As a consequence, the information environment has become far more polarised, and suspicions against Muslims and Muslim organisations more widespread. Amid the heated debate about migration and integration, the UAE’s bogeyman fuelled the flames of xenophobia and Islamophobia, mobilising new audiences - all while smear campaigns helped to demobilise and silence Muslim voices.
Much more, Emirati-aligned networks have changed policy-relevant discourse. In the United Kingdom, the information environment was ripened for the Cameron government to go as far as investigating the Muslim Brotherhood in 2014 - an inquiry compelled from the bottom up, through UAE information networks, and coerced from the top down by Emirati transactional foreign policy.
At the same time, the UAE has been able to set the context to whitewash its own authoritarian crackdown on civil society at home and across the region. In the name of fighting the “Muslim Brotherhood”, Abu Dhabi has spearheaded the Arab counterrevolution since it helped stage the military coup in Egypt in 2013.

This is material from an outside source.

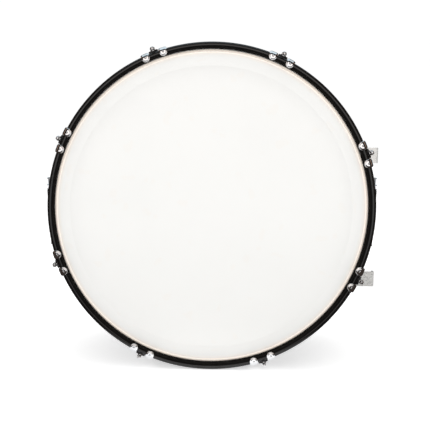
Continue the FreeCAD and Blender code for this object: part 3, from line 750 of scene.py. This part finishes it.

Emirati money has funded warlord Khalifa Haftar’s campaign against the UN-backed process in Libya since 2014, all in the name of fighting “the Brotherhood”. In Yemen, it created the Southern Transitional Council, whose fight against “Brotherhood-aligned” groups legitimised war crimes and assassinations. And since April, Abu Dhabi proxy Hemeti and his armed thugs of the Rapid Support Forces have used narratives of fighting Islamism in Sudan to justify their coup against Khartoum.
A decade of Emirati subversion operations in Europe has created a permissive environment for UAE foreign and security policy. The Brotherhood scare has created a seemingly strong argument for Abu Dhabi to push back against any criticism of the human rights abuses committed by itself and its partners in the name of containing political Islam.
Innocent Europeans who dared to stand up against Abu Dhabi’s interests have become collateral damage for a small authoritarian state trying to play at being a middle power. It is up to European governments now to step in and hold the UAE to account for trying to export its authoritarian fears of civil society to the continent.